Are we talking about a part of a text inside a paragraph? a text on a field(label)? a text inside a box(placeholder)? a text using a lawn mower on a field of grass? a text on a paper surrounded by a margin?

What is the person trying to figure out from me?
Is it how I think about a problem, how I find ideas, how I would write a test in TDD for that, how I would automate a check for that field, how I would present that feature in a demo, how I write test-cases…

What is relevant to the person asking the question?
How much time do I have to answer it?
How would the answer have to be? spoken/paper/digital/chatted?

From what perspective do I test?
What am I when I test it? A tester, a user, a person buying the software…?

And so on…
What interaction can I do with this text field?
Context about hardware and software of this field?
What does this field integrate with?
Who, how many, why, when…etc. users use this field?
And on…


(Alex) #8

I once went on a final interview where I expected to talk about salary and a start date and was hit with a question that haunts me even until today. How would a test the twitter textbox? I’ll be honest and tell you that I froze. Since then that question has haunted me for a long time. I was so disappointed in myself that I never followed up on answering that question for myself.

This question brought back that nightmare for me. I wish I could go back to that day and shake myself and tell myself to get the context of such a question and from there begin to develop a point of attack. Anyways, great points made so far on how to test.

What would I do?
Well, considering a context similar to the Twitter textbox, I would consider the following:

  • First, I’d gather information on what features the textbox has, in the case of twitter I would consider the following features list to start my exploratory test session:

    • I18N compliant
    • Hashtag and name tag referencing
    • string limits
    • string counter (not really part of the textbox but very much tied to it)
    • handling of emoji
    • interaction with other plugins such as Grammarly
    • accessibility compliant
  • In order to explore the features listed above, I would consider the following types of tests:

    • exploratory testing to cover string limits, string counter, handling of emoji, interaction with other plugins, accessibility compliant, i18n handling, and many other ideas that will pop into my head as I explore.
    • localization testing and string manipulation to cover I18N compliance
    • performance testing (load, stress, volume) in order to cover hashtag and name tag referencing.
    • light security testing to cover SQL injection, access to textbox as an unauthorized user, etc.

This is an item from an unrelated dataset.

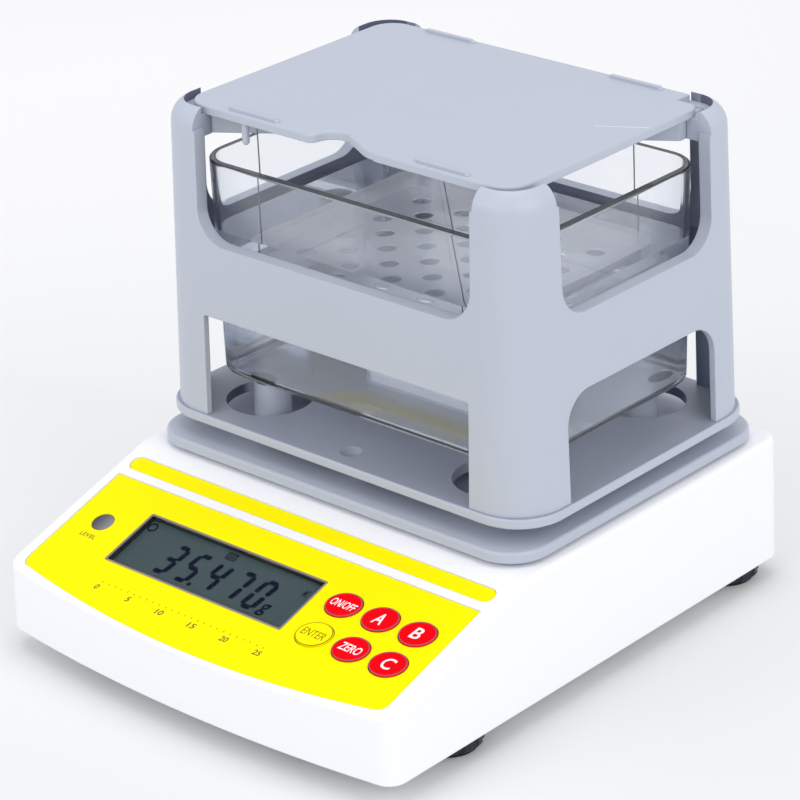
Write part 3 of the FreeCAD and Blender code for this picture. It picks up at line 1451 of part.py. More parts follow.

I’m sure there is much more that could be covered but this is just a quick analysis of what I would start doing to test a textbox similar to the Twitter textbox. :slight_smile:


(Hannah) #9

Hey everyone,

Great ideas. I decided to compile them in a Google Doc with a few of my on ideas because I’ve been wanting a better way to reference test ideas for a while.

Comments and suggestions for a better format for something like this very welcome :slight_smile:

(permissions updated)


(Gavin) #10

Quick questions about the text box:
Is the text field the best input at that time?
What happends to the text that is input into it? Does it get read and used within the software? If yes, is the text box used/read by different parts of the software for differt reasons or always the same part of the software? If different, does the validation argument change between the different parts of the software.
What should happen if invalid data is entered?
Is there a standard entry format (think UK licence plates that generally follow a form but in reality can be anything within reason)?
Does it have to be used in multiple countries and therefore allow different languages to be entered?
Can the text in it be formatted?
Can the delete key be used in it?
Is it multilined?

Just a couple of questions I would be asking (sorry that some are repeats of other peoples.


(Vishal Dutt) #11

The main focus of functional testing services companies is to enhance the quality of product in all respects and we have following ways to test a Text field:

  • Type only single character in the text field and observe the behavior after clicking Save button.
  • Type multiple characters in the text field and observe the behavior after clicking Save button.
  • Type blank space in the text field and observe the behavior after clicking Save button.
  • Validate the text field by adding ASCll characters.
  • Provide blank text at the end of the syntax and observe the behavior after clicking Save button.
  • Validate the text field with lowercase/uppercase alphabets.
  • Insert special characters/Symbols in the text field and observe the behavior after clicking Save button.
  • Validate the text field with decimal numbers.
  • Insert spaces between words/characters in the text field and observe the behavior.
  • Try to cut/copy and paste the syntax from another location in the text field and observe the behavior.
  • Insert both negative and positive numbers in the text field.
  • Validate the text field by providing blank text at the beginning of the syntax.
  • Validate text field by providing different languages in text field.
  • Add the MAX number of the allowed characters.
  • Test the boundaries of the input field (MIN/MAX number).
  • In any case that the text field should receive a specific value, validate that the user can insert data that following the predefined validation pattern.
  • Do not enter any syntax as input (the submit button shouldn’t be allowed).

Hope this information will be helpful for you.


(Joe) #12

Greetings!

Recently, I’ve favored attempts to separate testing of interface components like a text box from the business functions that use the data collected from a text box. When I take that approach, the tests for the text box itself become much simpler and I can focus my time on the business functions.

Once the data collected in the text box has passed to the application, I can evaluate things mentioned above such as validations, where the data travels, and how it is used in other parts of the application. Ideally, I wouldn’t need the text box to execute this testing if there were simpler means to convey text to the business functions under test.

This topic is also very well covered in the BBST course Domain Testing: The Most Widely Used Test Technique.

Joe


(Jason) #13

If the string is associated with a field in a database table, there’s always this cautionary tale:


(Lee) #14

Good old Bobby Tables.


(Sean) #15

Thanks for sharing. I am preparing to interview candidates for a couple of test positions, and think I will include this question. Your experience will inform my empathy - while this discussion helps sharpen my own skills.